About That Header Photo…
by Laura
You see that lovely scene above? That’s my happy place. It’s a high mountain meadow, roughly 10,000 feet above sea level, near Fairplay, Colorado. It’s where I brought my mother eight years ago, when she lost her own mom. It’s where I took my husband after he lost his father. It’s where I took my Mother in Law, too, although I secretly hated sharing it with her. Just a little too remote for the hoards of weekend leaf peepers, it is the very best place to listen to the wind whistle past quaking aspens. It is quiet with long views. High above the plains and the bustle of Denver, nestled between mountain passes, it’s a place that has always brought me comfort, and I would be there right now if it weren’t for death.

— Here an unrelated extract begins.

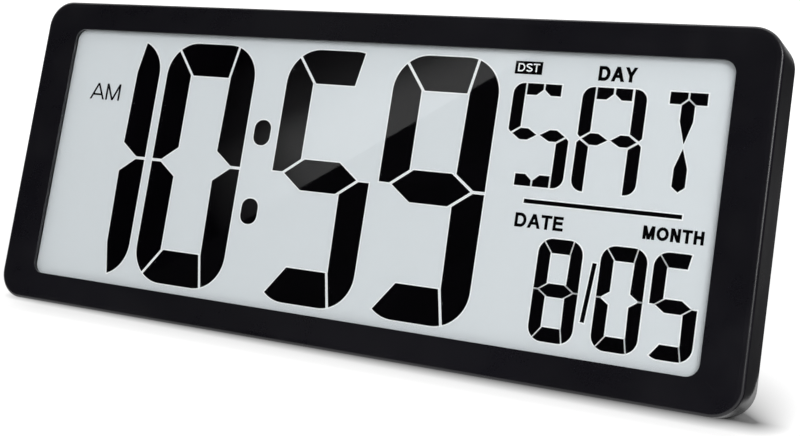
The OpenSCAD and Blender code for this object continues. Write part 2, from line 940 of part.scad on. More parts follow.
// Space behind the raised field, round the stand's channel and outside the battery bay
module cover_hollow() {
    wide = channel_w / 2 + cover_t;
    difference() {
        translate([0, 0, hump_z])
            upright(cover_y - cut, cover_t + cut)
            rounded(hump_w - 2 * cover_t, hump_h - 2 * cover_t, hump_r - cover_t);
        slab(-wide, wide, 0, hump_y, 0, channel_z1 + cover_t);
        slab(bay_x0 - bay_wall, bay_x1 + bay_wall, 0, hump_y,
            bay_z - bay_h / 2 - bay_wall, bay_z + bay_h / 2 + bay_wall);
        at_key_posts() rod(0, 0, 0, key_post_d, hump_y);
    }
}

// Shallow pocket and grooves in which the battery door slides out to the side
module door_pocket() {
    z1 = door_h / 2 + door_fit;
    far = door_x1 + cut;
    translate([0, 0, bay_z]) {
        slab(door_x0 - door_fit, far, door_y, hump_y + cut, -z1, z1);
        slab(door_x0 - door_fit, far, tongue_y - tongue_fit, tongue_y + tongue_t + tongue_fit,
            -z1 - tongue_w, z1 + tongue_w);
    }
}

module rear_cover() {
    color([0.1, 0.1, 0.11])
        leaned() difference() {
            cover_body();
            cover_hollow();
            slab(-channel_w / 2, channel_w / 2, channel_y, hump_y + cut, hump_z0 - cut, channel_z1);
            translate([-channel_w / 2 - 2 * cover_t, hinge_y, hinge_z])
                rotate([0, 90, 0])
                cylinder(d = pin_d + 2 * seat_fit, h = channel_w + 4 * cover_t);
            for (s = [-1, 1])
                translate([s * hang_pitch / 2, 0, hang_z])
                keyhole();
            for (i = [0:key_count - 1])
                rod(key_x, hump_in_y - cut, key_place(i), key_d + 2 * key_fit, cover_t + 2 * cut);
            at_key_posts() rod(0, key_board_back - cut, 0, pilot_d, key_pilot + cut);
            slab(bay_x0, bay_x1, bay_y, hump_y + cut, bay_z - bay_h / 2, bay_z + bay_h / 2);
            door_pocket();
            both_sides() {
                for (z = post_z) screw_seat(boss_x, z);
                screw_seat(mid_post_x, top_boss_z);
            }
            for (x = [-1, 0, 1])
                translate([buzzer_x + sound_pitch * x, 0, main_z])
                upright(cover_y - cut, hump + cover_t + 2 * cut)
                rounded(sound_w, sound_h, sound_r);
        }
}

// Sunk seat and passage for one of the cover's screws
module screw_seat(x, z) {
    rod(x, cover_y - cut, z, passage_d, cover_t + 2 * cut);
    rod(x, case_d - head_sink, z, head_d + 2 * seat_room, head_sink + cut);
}

module cover_screws() {
    color([0.6, 0.6, 0.62])
        leaned()
        both_sides() {
            for (z = post_z) screw(boss_x, case_d - head_sink, z, cover_screw_l);
            screw(mid_post_x, case_d - head_sink, top_boss_z, cover_screw_l);
        }
}

module battery_door() {
    z1 = door_h / 2;
    color([0.1, 0.1, 0.11])
        leaned() difference() {
            union() {
                intersection() {
                    slab(door_x0, door_x1, door_y, hump_y, bay_z - z1, bay_z + z1);
                    raised_field(0);
                    translate([0, -door_sink, 0]) raised_field(0);
                }
                slab(door_x0, door_x1 - hump_chamfer, tongue_y, tongue_y + tongue_t,
                    bay_z - z1 - tongue_w, bay_z + z1 + tongue_w);
            }
            for (i = [0:grip_count - 1])
                translate([door_x1 - grip_in - i * grip_pitch, 0, bay_z])
                upright(hump_y - grip_deep, grip_deep + cut)
                rounded(grip_w, grip_l, grip_r);
        }
}

// Places the cells: even ones point their nub to the right, odd ones to the left
module at_cell(i) {
    translate([(bay_x0 + bay_x1) / 2, cell_y, bay_z + (i - (cell_count - 1) / 2) * cell_pitch])
        mirror([i % 2, 0, 0])
        translate([-(bay_x1 - bay_x0) / 2 + plate_t, 0, 0])
        rotate([0, 90, 0])
        children();
}

module aa_cells() {
    color([0.75, 0.6, 0.2])
        leaned()
        for (i = [0:cell_count - 1])
            at_cell(i)
            translate([0, 0, spring_l]) {
                cylinder(d = cell_d, h = cell_l - nub_l);
                cylinder(d = nub_d, h = cell_l);
            }
}

module contact_plates() {
    color([0.8, 0.8, 0.82])
        leaned()
        for (i = [0:cell_count - 1], x = [bay_x0, bay_x1 - plate_t])
            slab(x, x + plate_t, cell_y - plate_w / 2, cell_y + plate_w / 2,
                bay_z + (i - (cell_count - 1) / 2) * cell_pitch - plate_w / 2,
                bay_z + (i - (cell_count - 1) / 2) * cell_pitch + plate_w / 2);
}

// Point on the conical spring's centre line: t runs from 0 at the plate to 1 at the cell
function coil(t) =
    let (r = coil_wide + (coil_narrow - coil_wide) * t, a = 360 * spring_turns * t)
    [r * cos(a), r * sin(a), wire_d / 2 + (spring_l - wire_d) * t];

// Point on the wire's skin round coil(t)
function wire_skin(t, a) =
    let (p = coil(t), u = [cos(360 * spring_turns * t), sin(360 * spring_turns * t), 0])
    p + wire_d / 2 * (cos(a) * u + sin(a) * [0, 0, 1]);

// Faces of a closed tube of rings, each with the same number of sides
function tube_faces(rings, sides) = concat(
    [[for (j = [0:sides - 1]) j]],
    [for (k = [0:rings - 2], j = [0:sides - 1], half = [0, 1])
        let (a = k * sides + j, b = k * sides + (j + 1) % sides)
        half == 0 ? [a, a + sides, b] : [b, a + sides, b + sides]],
    [[for (j = [sides - 1:-1:0]) (rings - 1) * sides + j]]);

// Conical contact spring, one unbroken wire swept along its coil
module spring() {
    steps = spring_turns * turn_steps;
    sides = 6;
    polyhedron(
        points = [for (k = [0:steps], j = [0:sides - 1]) wire_skin(k / steps, 360 * j / sides)],
        faces = tube_faces(steps + 1, sides));
}

module contact_springs() {
    color([0.8, 0.8, 0.82])
        leaned()
        for (i = [0:cell_count - 1])
            at_cell(i)
            spring();
}

// Direction of the leads' route at one of its places, as depth and height
function route_dir(k) =
    let (a = lead_route[max(k - 1, 0)], b = lead_route[min(k + 1, len(lead_route) - 1)])
    (b - a) / norm(b - a);

module battery_leads() {
    sides = 8;
    color([0.7, 0.1, 0.1])
        leaned()
        for (i = [0, 1])
            polyhedron(
                points = [for (k = [0:len(lead_route) - 1], j = [0:sides - 1])
                    let (a = 360 * j / sides, r = lead_d / 2, d = route_dir(k), p = lead_route[k])
                    [lead_x + i * lead_step + r * cos(a), p[0] - r * sin(a) * d[1],
                        p[1] + r * sin(a) * d[0]]],
                faces = tube_faces(len(lead_route), sides));
}

// Moves to the stand's hinge axis; the leg turned there by its opening angle hangs down and back
module at_hinge(open) {
    leaned()
        translate([0, hinge_y, hinge_z])
        rotate([open, 0, 0])
        children();
}

// Everything above a height over the floor, for cutting the leg level with it
module above(z) {
    translate([-case_w, -case_w, z])
        cube(2 * case_w);
}

module stand_leg() {
    color([0.1, 0.1, 0.11])
        difference() {
            intersection() {
                union() {
                    at_hinge(stand_open) difference() {
                        slab(-leg_w / 2, leg_w / 2, -leg_inner, leg_t - leg_inner,
                            -leg_l - leg_spare, 0);
                        for (x = [-1, 0, 1])
                            slab(x * leg_panel_x - leg_panel, x * leg_panel_x + leg_panel,
                                -leg_inner - cut, leg_t - leg_inner - leg_skin,
                                -leg_l + leg_panel_end, -leg_panel_end);
                    }
                    at_hinge(0) sideways(-leg_w / 2, leg_w)
                        polygon([[-barrel_r, 0], [-barrel_r, heel_h], [-barrel_r + heel_t, heel_h],
                            [barrel_r * heel_back_share, 0]]);
                    at_hinge(0) rotate([0, 90, 0]) cylinder(r = barrel_r, h = leg_w, center = true);
                }
                above(foot_t);
            }
            at_hinge(0) rotate([0, 90, 0])
                cylinder(d = pin_d + 2 * bore_fit, h = leg_w + 2 * cut, center = true);
        }
}

module stand_pin() {
    color([0.7, 0.7, 0.72])
        at_hinge(0)
        rotate([0, 90, 0])
        cylinder(d = pin_d, h = channel_w + 2 * pin_reach, center = true);
}

module stand_foot() {
    color([0.05, 0.05, 0.05])
        intersection() {
            at_hinge(stand_open)
                slab(-leg_w / 2, leg_w / 2, -leg_inner - foot_grow, leg_t - leg_inner + foot_grow,
                    -leg_l - leg_spare, -leg_l + leg_spare);
            difference() {
                above(0);
                above(foot_t);
            }
        }
}

front_case();
front_lens();
lens_gasket();
front_polariser();
time_segments();
colon_dots();
date_segments();
lcd_front_glass();
lcd_rear_glass();
lcd_reflector();
zebra_strip();
lcd_holder();
holder_screws();
main_board();
board_screws();
driver_chip();
quartz_crystal();
buzzer();
key_board();
key_board_screws();
tact_switches();
key_cable();
set_key();
up_key();
down_key();
alarm_key();
mode_key();
rear_cover();
cover_screws();
battery_door();
aa_cells();
contact_plates();
contact_springs();
battery_leads();
stand_leg();
stand_pin();
stand_foot();
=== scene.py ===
"""Dresses the day clock: materials, printed display legends, floor, light and camera."""
import math

import bmesh
import bpy
from mathutils import Matrix, Vector


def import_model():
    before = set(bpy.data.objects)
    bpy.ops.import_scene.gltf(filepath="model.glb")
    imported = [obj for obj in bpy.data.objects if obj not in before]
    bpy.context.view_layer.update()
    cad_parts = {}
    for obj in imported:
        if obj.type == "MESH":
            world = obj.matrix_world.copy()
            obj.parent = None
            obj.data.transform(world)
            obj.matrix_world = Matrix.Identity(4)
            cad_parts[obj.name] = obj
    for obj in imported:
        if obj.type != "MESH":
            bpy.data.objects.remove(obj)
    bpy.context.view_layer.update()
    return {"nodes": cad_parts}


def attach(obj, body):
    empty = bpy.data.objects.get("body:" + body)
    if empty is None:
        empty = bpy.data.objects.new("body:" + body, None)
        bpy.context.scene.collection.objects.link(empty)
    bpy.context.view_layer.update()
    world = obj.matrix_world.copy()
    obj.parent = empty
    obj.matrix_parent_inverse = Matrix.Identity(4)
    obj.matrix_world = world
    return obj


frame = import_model()
NODE = frame["nodes"]

# ---------------------------------------------------------------- the case's own frame
LEAN = math.radians(19)
REST_SHIFT = 0.020467          # how far the resting edge lies behind the ridge's foot, m
REST_LIFT = 0.006488           # how far the leaning lifts the case's lower front edge, m
WINDOW_Z = 73.8                # middle of the window above the lower edge, mm
LENS_Y = 2.6                   # depth of the lens's front, mm
FILM_Y = 4.1                   # depth of the display's face, mm
CELL_T = 0.15                  # thickness of display segments, mm
CELL_Y = FILM_Y - CELL_T       # depth of their front, mm
INK_T = 0.03                   # thickness of printed marks, mm
EDGE_T = 0.02                  # thickness of the pale edge lines, mm
EDGE_W = 0.55                  # width of the pale edge line round a segment, mm
BOX_GAP = 0.01                 # gap behind the box of the DST letters, mm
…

In 2009, my father’s dad died of a massive heart attack. We were living in Denver. His father lived in Rochester, NY. They say there are certain things you really shouldn’t do in the months that follow a profound loss, and I think my husband did all of them, from getting a tattoo to changing jobs to moving to a different state. Three months later we moved to Seattle, Washington. Three months after that, I was pregnant, and six months after that, we found out my mom had cancer. Early in 2011, we moved to Philadelphia, PA to be closer to my mother, and that’s where I am today. I never liked it here, and now I like it less. But here I am with a PA driver’s license I finally broke down and got, and a PA license plate that we tried like hell to avoid getting until it became impossible not to. Where I’m NOT is my happy place, the place I take people when they need to be sad and take in the big picture.